2. More design, assignments, overview, task more detailed, headers, white space, bullets, longer document w/ grade and assessment criteria. Additional resources via URL. Sheet of paper.
3. Did hypertext version of the same thing. Dates appear in calendar for visual learner via popups. Popup blockers doomed that. Mouseover, internal navigation.
We don't know our audience in highschool and their learning needs. Hard to differentiate instruction because we have no access to their records/learning history. Still, though on WWW, looked like sheet of paper. Through that out the window and used CSS. CSS removes design from text so text readers don't read code. Read text more cleanly.
Possible objections to this detailed assignment:
too much information could stifle creativity.
does work for students
takes too much time to write assignment
requires too much technical skill
Findings: People actually read instructions research says when they think they have something to say. When instructions look different, they pay attention. Delivery changes expectations?
Students read only to point where they think they know what you want and don't read all of it. Illusion of knowing. So if you change look, you break that illusion and they read more carefully.

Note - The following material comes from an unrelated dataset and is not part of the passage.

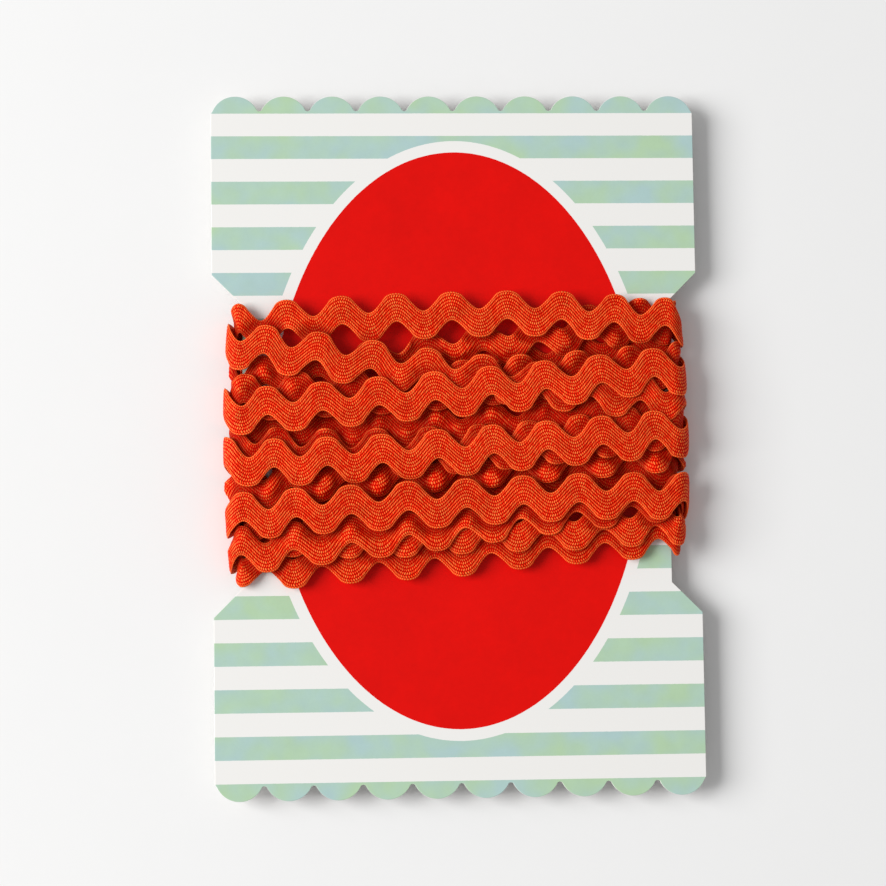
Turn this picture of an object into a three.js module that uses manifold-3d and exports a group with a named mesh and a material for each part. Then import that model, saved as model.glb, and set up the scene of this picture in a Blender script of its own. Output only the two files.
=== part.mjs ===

Idea: Had students use insert comment feature on word to supply feedback on assignment.
* Writing process begins w/ instructions
* instruction become learning tool
* meet needs of all students in class.
benefits to instructors:
* better assignments
* is just good teaching -- clarity for students.
Two things I can use from UDL: honor past student work by making it a model; figure out what I think I want by putting down goals and criteria.